## Dataset extract
++++++++++++++++++++

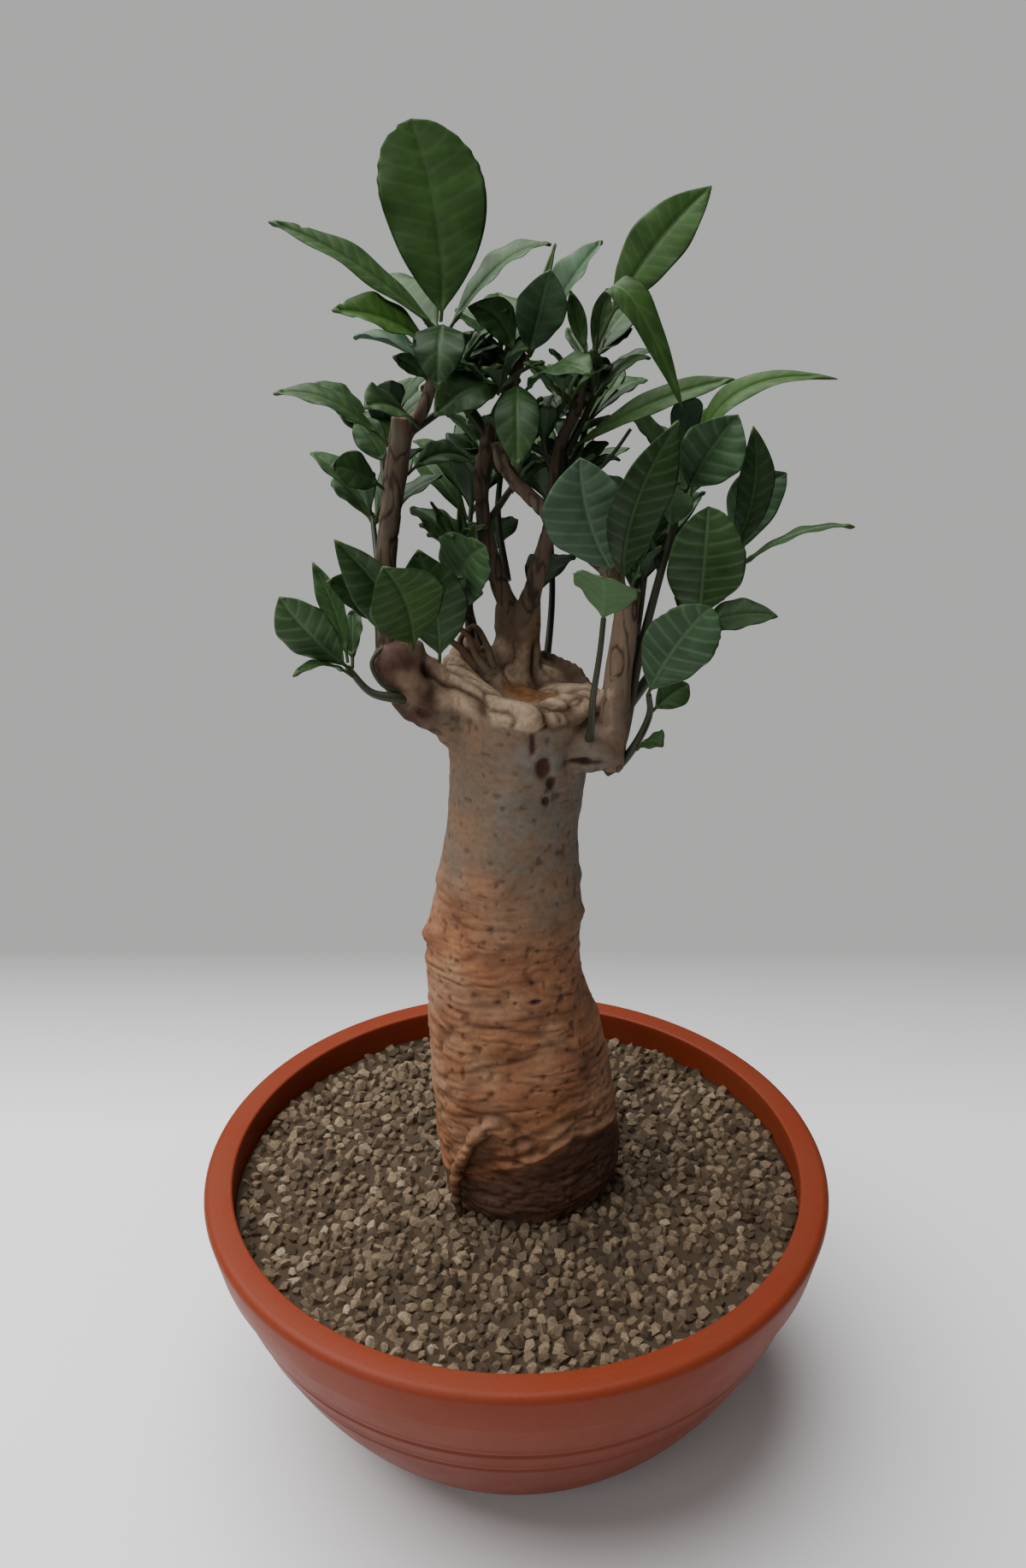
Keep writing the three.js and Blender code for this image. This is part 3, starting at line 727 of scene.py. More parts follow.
# Knobs on the trunk and its scars: centre, half sizes, and height or depth.
BUMPS = [
    ((-40, -8, 257), (4.5, 8, 5), 4.6),
    ((-38.5, -10, 244), (3.5, 6, 3), 1.8),
    ((-35, -8, 284), (4, 6, 3), 1.6),
    ((29, -8, 268), (4, 7, 4), 2.4),
    ((28, -8, 286), (4, 6, 4), 1.8),
    ((8, -33, 237), (9, 6, 5), 2.2),
    ((-12, -36, 166), (8, 6, 7), 2.6),
    ((14, -27, 345), (9, 6, 10), 2.4),
    ((22, -24, 364), (6, 6, 5), 3.5),
    ((36, -21, 350), (6, 5, 6), 3.0),
    ((43, -19, 344), (5, 6, 5), 2.5),
    ((30, -22, 339), (5, 5, 4), 2.5),
    ((-18, -26, 352), (9, 6, 9), 1.6),
    ((-46, -15, 392), (6, 6, 5), 3.0),
]
SCARS = [
    ((10.5, -28.5, 346), (3, 6, 6), 2.2),
    ((14, -28.5, 338), (2.6, 6, 4.5), 2.4),
    ((17.5, -28.5, 331), (3, 6, 4), 2.0),
    ((12, -28.5, 329), (2, 6, 3), 1.2),
    ((6, -29, 357), (1.7, 5, 6), 0.8),
    ((27, -25, 346), (9, 6, 2), 2.2),
    ((-38, -16, 365), (4.5, 6, 3.5), 2.2),
    ((-35, -18, 385), (5.5, 6, 5), 3.4),
    ((8, -33, 236), (4.5, 5, 1.6), 1.8),
]


def trunk_piece(voxel_mm, wrinkle_mm, material):
    """The trunk above the grit: fused stubs and skin, then its wrinkles, folds and scars."""
    rings = [trunk_ring(row, 96) for row in smooth_rows(TRUNK_STATIONS, 4)]
    top = TRUNK_STATIONS[-1]
    for share, rise in CUT_RINGS:
        ring = trunk_ring((top[0], top[1], top[2], top[3] * share, top[4] * share), 96)
        ring[:, 2] = cut_plane(ring) + rise
        rings.append(ring)
    parts = [capped_loft("trunk_body", rings)]
    parts.append(stem_piece("left_stub", LEFT_STUB, [13.5, 13.5, 12.5, 10, 5], None, 32, 2))
    parts.append(stem_piece("right_stub", RIGHT_STUB, [12, 11, 8, 3], None, 32, 2))
    for i, (path, radii) in enumerate(LIMB_FEET):
        parts.append(stem_piece(f"limb_foot_{i}", path, radii, None, 32, 2))
    root_radii = [1.8, 2.2, 2.5, 2.8, 2.8, 2.6, 2.2, 1.6]
    parts.append(stem_piece("curled_root", CURLED_ROOT, root_radii, None, 20, 1))
    piece = fused(parts, "trunk_skin", voxel_mm, 6)
    points, normals = points_of(piece)
    x, y, z = points.T

    # The sunken wood face is inside the callus roll; both follow the slope of the cut.
    above = z - cut_plane(points)
    reach = np.hypot((x - top[1]) / top[3], (y - top[2]) / top[4])
    on_top = step_up(above, -10, -5) * step_up(reach, 1.4, 1.25)
    slant = (x - top[1] - 4) * 0.84 - (y - top[2] + 4) * 0.54
    athwart = (x - top[1] - 4) * 0.54 + (y - top[2] + 4) * 0.84
    heart = step_up(np.hypot(slant / 15, athwart / 8), 1.1, 0.75)
    heart = heart * step_up(above, -9, -6.5) * step_up(above, 2, -1)
    callus = on_top * (1 - heart) * step_up(above, 15, 8)
    stub = step_up(x, -30, -36) * step_up(z, 340, 352)
    stub_end = stub * step_up((x + 50) * -0.35 + (z - 388) * 0.9, -3.5, 0.5)

    # Cork below, thin skin above, darker where it meets the grit, below a slanting fold.
    border = 276 - 0.25 * x + 30 * (noise(points, 22, 1) - 0.5) + 10 * (noise(points, 7, 2) - 0.5)
    cork = step_up(z, border + 20, border - 20)
    front = step_up(y, 4, -10)
    fold_line = 137 + 0.45 * (np.minimum(x, 26) + 26) - 0.2 * np.maximum(x - 26, 0)
    slope = z - fold_line * front - 134 * (1 - front)
    dark_patch_and_shade = step_up(slope, 3, -3) * 0.92
    damp_spot = bell(points, (-9, -37, 170), (15, 9, 14)) * step_up(noise(points, 6, 27), 0.2, 0.8)
    dark_patch_and_shade = np.maximum(dark_patch_and_shade, 0.6 * damp_spot)
    patchy = step_up(noise(points, (20, 20, 14), 19), 0.25, 0.6)
    wander = np.column_stack([x, y, z + 9 * noise(points, (34, 34, 26), 3)])

    def furrows(size, seed, width):
        level = np.abs(2 * noise(wander, size, seed) - 1)
        return 1 - step_up(level, 0, width)

    broad = furrows((34, 34, 8), 7, 0.13)
    close = furrows((22, 22, 4.4), 8, 0.24)
    fine = furrows((13, 13, 2.4), 9, 0.36)
    pits = step_up(noise(points, 2.6, 10), 0.74, 0.86)
    plain = (1 - callus) * (1 - heart)
    wrinkled = (0.22 + 0.78 * cork) * plain
    rise = -wrinkle_mm * (0.75 * broad + 0.75 * close * patchy + 0.5 * fine) * wrinkled
    swells = 2.4 * (noise(points, (19, 19, 15), 11) - 0.5) + 1.2 * (noise(points, 6, 12) - 0.5)
    rise += swells * (0.45 + 0.55 * cork) * plain
    rise -= 0.7 * pits * (0.4 + 0.6 * cork) * plain

    folds = np.exp(-((slope - 5) / 2.4) ** 2)
    folds = folds + 0.8 * np.exp(-((slope - 12.5) / 2.6) ** 2) + 0.5 * np.exp(-((slope - 20) / 2.4) ** 2)
    near_curl = bell(points, (-20, -37, 158), (14, 8, 26))
    rise += 1.9 * folds * front * (0.4 + 0.9 * noise(points, 16, 13))
    for centre, size, height in BUMPS:
        rise += height * bell(points, centre, size)
    turned_in = np.column_stack([slant, athwart, z]) + 5 * noise(points, 14, 18)[:, None]
    rolls = np.sqrt(np.abs(2 * noise(turned_in, (30, 9, 14), 14) - 1))
    small_rolls = np.sqrt(np.abs(2 * noise(turned_in, (14, 4.6, 8), 15) - 1))
    rise += callus * (5.6 * (rolls - 0.6) + 2.4 * (small_rolls - 0.6))
    for angle in np.radians(np.linspace(5, 150, 19)):
        knob = np.array([top[1] + 29 * math.cos(angle), top[2] + 27 * math.sin(angle), 0])
        knob[2] = cut_plane(knob[None])[0] + 4
        rise += 2.6 * bell(points, knob, (2.1, 2.1, 3.2))
    rise += heart * 1.4 * (noise(points, (3, 3, 8), 16) - 0.5)
    rise += stub * (4.0 * (noise(points, 8, 17) - 0.5) + 2.0 * (noise(points, 3.6, 26) - 0.5))

    scar = np.zeros(len(z))
    for centre, size, depth in SCARS:
        spot = bell(points, centre, size) * (0.65 + 0.7 * noise(points, 3.4, 25))
        rim = bell(points, centre, np.array(size) * 1.5) - spot
        rise += -depth * spot + 1.0 * rim
        scar = np.maximum(scar, step_up(spot, 0.25, 0.6))
    # The crease mask is painted shade: it darkens the sunken furrows, the pits and the hollows between the
    # callus rolls.
    crease = (0.3 * broad + 0.3 * close * patchy + 0.24 * fine) * wrinkled + 0.5 * pits * plain
    crease = np.clip(crease, 0, 0.7)
    between_rolls = np.maximum(0.9 * step_up(rolls, 0.6, 0.15), 0.75 * step_up(small_rolls, 0.55, 0.15))
    crease = np.maximum(crease, callus * between_rolls)
    lichen = step_up(z, 268, 300) * step_up(x, -20, 2) * step_up(z, 372, 355)
    # Painted shade round the curled root.
    dark_patch_and_shade = np.maximum(dark_patch_and_shade, 0.5 * step_up(near_curl, 0.35, 0.7) * step_up(noise(points, 5, 28), 0.3, 0.7))
    moved = points + normals * rise[:, None]
    callus = np.maximum(callus, 0.75 * stub_end)
    scar = np.maximum(scar, 0.85 * stub * step_up(noise(points, 8, 24), 0.15, 0.7))
    carve(piece, moved, material, {
        "cork": cork, "dark_patch_and_shade": dark_patch_and_shade, "callus": callus, "heart": heart,
        "scar": scar, "crease": crease, "lichen": lichen})
    return piece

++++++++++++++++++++

## Required task
Find each line that has the word "follow", then copy it out.

## Task solution
Keep writing the three.js and Blender code for this image. This is part 3, starting at line 727 of scene.py. More parts follow.
    # The sunken wood face is inside the callus roll; both follow the slope of the cut.